Sanaa: Saudi-led airstrikes struck a headquarters for police commandos in Yemen's capital today, killing at least 45 people gathered there to prepare to fight against forces loyal to the country's exiled president, Shiite rebels said.
Hundreds had been gathered at the site, close to Sanaa's presidential palace, to receive weapons while others loitered in the grass and under trees before the strike, three men there told The Associated Press.
There also were militiamen there from the ranks of the Shiite rebels, known as Houthis, many of them wearing traditional Yemeni clothes, they said.
The bombs and missiles demolished at least three buildings in the complex, damaged armored vehicles and set weapons depots ablaze, many having explosions for at least an hour afterward.
The Houthi-controlled Health Ministry said in a statement that the strikes killed at least 45 members of the security forces and wounded at least 286.
The main Houthi satellite news channel gave a similar death toll, saying it was expected to rise.
The three men, along with security officials describing the attack, spoke on condition of anonymity because they were not authorized to speak to journalists.

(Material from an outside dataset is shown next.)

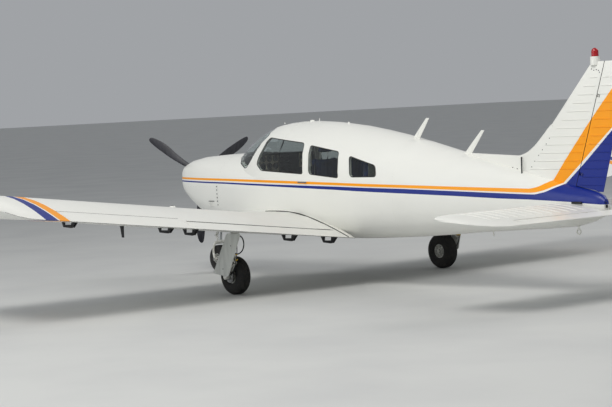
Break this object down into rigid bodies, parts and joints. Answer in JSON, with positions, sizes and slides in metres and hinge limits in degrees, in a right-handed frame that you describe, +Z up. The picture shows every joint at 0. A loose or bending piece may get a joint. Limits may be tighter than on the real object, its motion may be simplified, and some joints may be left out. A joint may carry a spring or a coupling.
{
  "type": "light aircraft",
  "caption": "Low-wing, single-engine light aircraft with a cabin door, retractable gear standing on its wheels, control surfaces and a turning propeller.",
  "frame": {"origin": "on the ground, under the middle of the aircraft's bounding box", "axes": "+X towards the tail, +Y towards the starboard wing tip, +Z up"},
  "size_m": [7.52, 9.66, 2.5143],
  "materials": {
    "white_paint": "gloss white paint on riveted sheet",
    "blue_paint": "gloss dark blue paint on sheet",
    "gear_paint": "gloss white paint on steel",
    "door_paint": "pale grey paint on sheet",
    "rim_metal": "satin pale casting",
    "blade_paint": "satin black paint",
    "pipe_steel": "heat-stained steel",
    "engine_iron": "matte casting",
    "tyre_rubber": "matte worn rubber",
    "window_acrylic": "clear, slightly green",
    "seat_cloth": "dark blue woven cloth",
    "panel_plastic": "matte black",
    "beacon_lens": "clear red"
  },
  "bodies": {
    "airframe": {"cowl_upper": "white_paint", "cowl_lower": "white_paint", "exhaust_pipe": "pipe_steel", "engine_block": "engine_iron", "cabin_floor": "white_paint", "cabin_firewall": "white_paint", "windshield_frame": "white_paint", "cabin_roof": "white_paint", "cabin_rear_wall": "white_paint", "cabin_side_right": "white_paint", "cabin_side_left": "white_paint", "windshield_left": "window_acrylic", "windshield_right": "window_acrylic", "window_left_front": "window_acrylic", "window_left_middle": "window_acrylic", "window_left_rear": "window_acrylic", "window_right_middle": "window_acrylic", "window_right_rear": "window_acrylic", "instrument_panel": "panel_plastic", "front_seat_right": "seat_cloth", "front_seat_left": "seat_cloth", "rear_bench": "seat_cloth", "tail_cone": "white_paint", "wing_right": "white_paint", "wing_left": "white_paint", "pitot_mast": "blade_paint", "fin": "white_paint", "beacon": "beacon_lens", "main_leg_right": "gear_paint", "main_leg_left": "gear_paint", "main_gear_door_right": "door_paint", "main_gear_door_left": "door_paint", "nose_leg": "gear_paint", "nose_gear_door_right": "white_paint", "nose_gear_door_left": "white_paint"},
    "cabin_door": {"cabin_door": "white_paint", "cabin_door_window": "window_acrylic"},
    "baggage_door": {"baggage_door": "white_paint"},
    "propeller": {"propeller": "blade_paint", "spinner": "white_paint"},
    "flap_right": {"flap_right": "white_paint"},
    "flap_left": {"flap_left": "white_paint"},
    "aileron_right": {"aileron_right": "white_paint"},
    "aileron_left": {"aileron_left": "white_paint"},
    "rudder": {"rudder": "blue_paint"},
    "stabilator": {"stabilator": "white_paint"},
    "anti_servo_tab": {"anti_servo_tab": "white_paint"},
    "nose_fork": {"nose_fork": "gear_paint"},
    "nose_wheel": {"nose_rim": "rim_metal", "nose_tyre": "tyre_rubber"},
    "main_wheel_right": {"main_rim_right": "rim_metal", "main_tyre_right": "tyre_rubber"},
    "main_wheel_left": {"main_rim_left": "rim_metal", "main_tyre_left": "tyre_rubber"}
  },
  "joints": [
    {"name": "propeller_spin", "type": "hinge", "parent": "airframe", "child": "propeller", "pos_m": [-3.454, 0, 1.261], "axis": [1, 0, 0], "continuous": true},
    {"name": "nose_steer", "type": "hinge", "parent": "airframe", "child": "nose_fork", "pos_m": [-3.089, 0, 0.464], "axis": [0.1191, 0, 0.9929], "range_deg": [-30, 30]},
    {"name": "nose_wheel_spin", "type": "hinge", "parent": "nose_fork", "child": "nose_wheel", "pos_m": [-3.117, 0, 0.17284], "axis": [0, 1, 0], "continuous": true},
    {"name": "main_wheel_right_spin", "type": "hinge", "parent": "airframe", "child": "main_wheel_right", "pos_m": [-0.659, 1.583, 0.21235], "axis": [0, 1, 0], "continuous": true},
    {"name": "main_wheel_left_spin", "type": "hinge", "parent": "airframe", "child": "main_wheel_left", "pos_m": [-0.659, -1.583, 0.21235], "axis": [0, 1, 0], "continuous": true},
    {"name": "cabin_door_swing", "type": "hinge", "parent": "airframe", "child": "cabin_door", "pos_m": [-1.645, 0.559, 1.034], "axis": [0, 0, 1], "range_deg": [0, 75]},
    {"name": "baggage_door_swing", "type": "hinge", "parent": "airframe", "child": "baggage_door", "pos_m": [0.225, 0.539, 0.964], "axis": [0, 0, 1], "range_deg": [0, 85]},
    {"name": "flap_right_swing", "type": "hinge", "parent": "airframe", "child": "flap_right", "pos_m": [-0.06, 0.612, 0.5266], "axis": [0, 0.9918, 0.1276], "range_deg": [0, 40]},
    {"name": "flap_left_swing", "type": "hinge", "parent": "airframe", "child": "flap_left", "pos_m": [-0.06, -0.612, 0.5266], "axis": [0, 0.9918, -0.1276], "range_deg": [0, 40]},
    {"name": "aileron_right_swing", "type": "hinge", "parent": "airframe", "child": "aileron_right", "pos_m": [-0.135, 2.666, 0.8005], "axis": [0, 0.9918, 0.1276], "range_deg": [-25, 12.5]},
    {"name": "aileron_left_swing", "type": "hinge", "parent": "airframe", "child": "aileron_left", "pos_m": [-0.135, -2.666, 0.8005], "axis": [0, 0.9918, -0.1276], "range_deg": [-25, 12.5]},
    {"name": "rudder_swing", "type": "hinge", "parent": "airframe", "child": "rudder", "pos_m": [3.134, 0, 1.126], "axis": [0.3162, 0, 0.9487], "range_deg": [-27, 27]},
    {"name": "stabilator_swing", "type": "hinge", "parent": "airframe", "child": "stabilator", "pos_m": [3.09, 0, 0.9208], "axis": [0, 1, 0], "range_deg": [-14, 2]},
    {"name": "anti_servo_tab_swing", "type": "hinge", "parent": "stabilator", "child": "anti_servo_tab", "pos_m": [3.532, 0, 0.87958], "axis": [0, 1, 0], "range_deg": [-8, 2]}
  ],
  "couplings": [
    {"joint": "flap_left_swing", "follows": "flap_right_swing", "ratio": 1},
    {"joint": "anti_servo_tab_swing", "follows": "stabilator_swing", "ratio": 0.5}
  ]
}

Witnesses said jets also bombed a naval base in the western Hodeida province controlled by the Houthis. Saudi and allied jets also bombed the northern Houthi strongholds of Saada and Hajjah, witnesses said.
The attacks are part a military campaign launched March 26 to try and restore internationally recognized President Abed Rabbo Mansour Hadi, now living in exile in neighboring Saudi Arabia. The strikes target the Houthis and their allies, which include forces loyal to ousted President Ali Abdullah.
In a new report today, World Health Organization chief Margaret Chan said that Yemen's conflict has killed up to 2,000 people and wounded 8,000, including hundreds of women and children. She did not specify how many of the dead were civilian.
Recent UN estimates have said that at least 1,037 civilians, including 130 women and 234 children, have been killed in the fighting.
Chan also said that the killings sometimes included whole families, giving the example of a 65-year-old woman named Fathiya who lost 13 members of her family in an attack that left her the only guardian of three surviving grandchildren.
The war, as well as a Saudi-led air and sea blockade of the country, also have caused widespread shortages of fuel, water, food and medical supplies. Earlier this week, the international humanitarian group Oxfam warned that some 16 million people in Yemen don't have access to clean water. Half a million people have been displaced across the country.